E(3) - equivariant GNN with Learnable Activation Functions on Edges

KANs proposed by Liu et al..
See Fourier-KAN implementation, replaces splines with fourier coefficients.

General Message Passing Neural Network (MPNN)

Input Node and Edge Features:
- Nodes: \(\mathbf{x}_i\) (node features)
- Edges: \(\mathbf{e}_{ij}\) (edge features)
Message Passing Layer (per layer):

a. Edge Feature Transformation:
\[\mathbf{e}'_{ij} = f_e(\mathbf{e}_{ij})\]
where \(f_e\) is a transformation function applied to edge features.

b. Message Computation:
\[\mathbf{m}_{ij} = f_m(\mathbf{x}_i, \mathbf{x}_j, \mathbf{e}'_{ij})\]
where \(f_m\) computes messages using node features \(\mathbf{x_i} ,\ \mathbf{x_j}\), and transformed edge features \(\mathbf{e}'_{ij}\).

c. Message Aggregation:
\[\mathbf{m}_i = \sum_{j \in \mathcal{N}(i)} \mathbf{m}_{ij}\]
where \(\mathcal{N}(i)\) denotes the set of neighbors of node \(i\).

d. Node Feature Update:
\[\mathbf{x}'_i = f_n(\mathbf{x}_i, \mathbf{m}_i)\]
where \(f_n\) updates node features using the aggregated messages \(\mathbf{m}_i\).
Output Node and Edge Features:
- Nodes: \(\mathbf{x}'_i\) (updated node features)
- Edges: \(\mathbf{e}'_{ij}\) (updated edge features)
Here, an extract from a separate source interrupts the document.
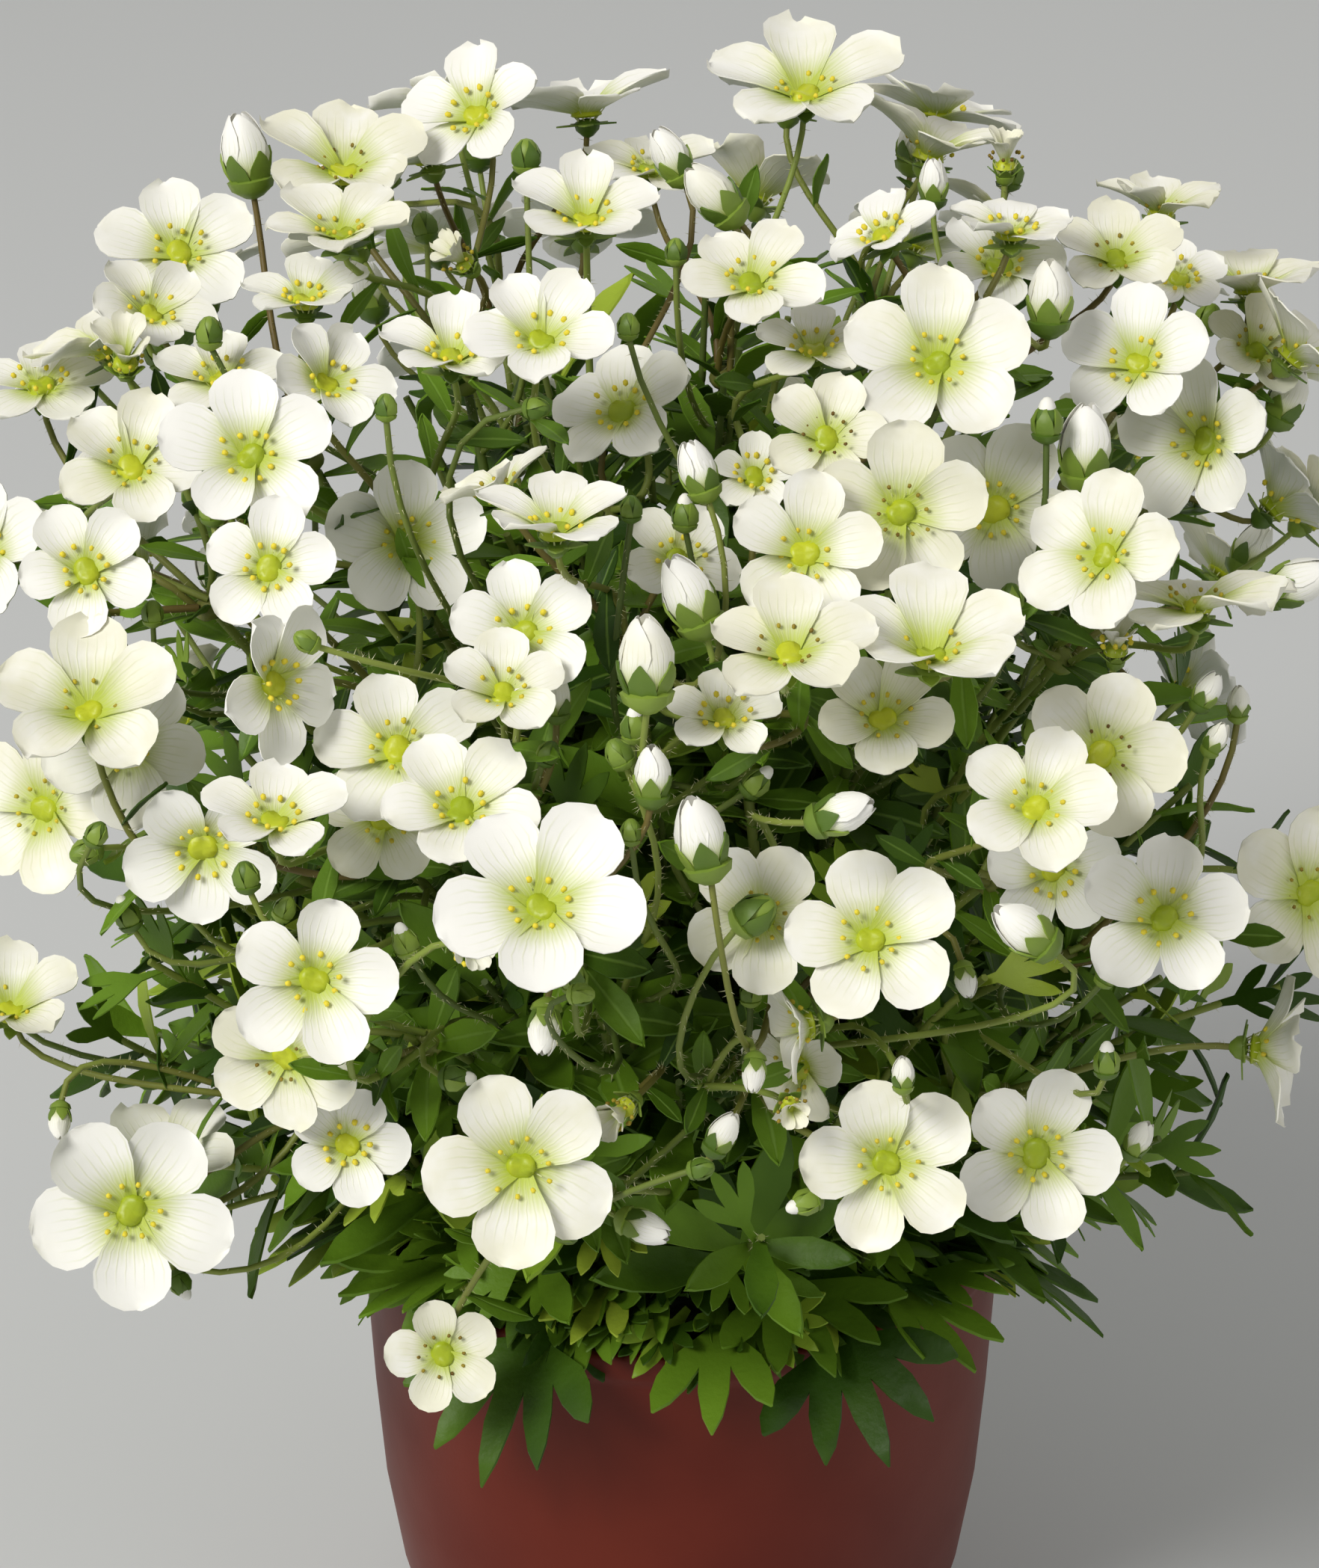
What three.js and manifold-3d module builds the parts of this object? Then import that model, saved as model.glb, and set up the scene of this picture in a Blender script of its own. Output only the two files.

E3-Equivariant GNN with Learnable Activation Functions on Edges

Input Node and Edge Features:
- Nodes: \(\mathbf{x}_i\) (node features)
- Edges: \(\mathbf{e}_{ij}\) (edge features)
Learnable Edge Feature Transformation:
- Fourier-based Edge Transformation:
  \[\mathbf{e}'_{ij} = \text{FourierTransform}(\mathbf{e}_{ij})\]
  where the Fourier transformation is applied to edge features. Specifically, the transformation is defined as:
  \[\mathbf{e}'_{ij} = \sum_{k=1}^{K} a_{ij,k} \cos(k \mathbf{e}_{ij}) + b_{ij,k} \sin(k \mathbf{e}_{ij})\]
  Here, \(a_{ij,k}\) and \(b_{ij,k}\) are learnable parameters, and \(K\) is the number of Fourier terms.
Message Passing and Aggregation:

a. Message Computation:
\[\mathbf{m}_{ij} = \mathbf{e}'_{ij} \odot \mathbf{x}_j\]
where \(\odot\) denotes element-wise multiplication, combining the transformed edge features \(\mathbf{e}'_{ij}\) with the neighboring node features \(\mathbf{x}_j\).

b. Message Aggregation:
\[\mathbf{m}_i = \sum_{j \in \mathcal{N}(i)} \mathbf{m}_{ij}\]
c. Simple Node Feature Transformation:
\[\mathbf{x}'_i = \mathbf{W} (\mathbf{x}_i + \mathbf{m}_i) + \mathbf{b}\]
where \(\mathbf{W}\) is a learnable weight matrix and \(\mathbf{b}\) is a bias vector.
Output Node and Edge Features:
- Nodes: \(\mathbf{x}'_i\) (updated node features)
- Edges: \(\mathbf{e}'_{ij}\) (updated edge features)

Full Implementation

 import torch
import torch.nn as nn
from torch_scatter import scatter_add
from torch_geometric.data import DataLoader
from torch_geometric.datasets import QM9
from torch_geometric.transforms import Distance
from torch_geometric.nn import MessagePassing
from torch.optim import Adam
from e3nn import o3
from e3nn.nn import Gate, FullyConnectedNet


class LearnableActivationEdge(nn.Module):
    """
    Class to define learnable activation functions on edges using Fourier series.
    Inspired by Kolmogorov-Arnold Networks (KANs) to capture complex, non-linear transformations on edge features.
    """

    def __init__(self, inputdim, outdim, num_terms, addbias=True):
        """
        Initialize the LearnableActivationEdge module.

        Args:
            inputdim (int): Dimension of input edge features.
            outdim (int): Dimension of output edge features.
            num_terms (int): Number of Fourier terms.
            addbias (bool): Whether to add a bias term. Default is True.
        """
        super(LearnableActivationEdge, self).__init__()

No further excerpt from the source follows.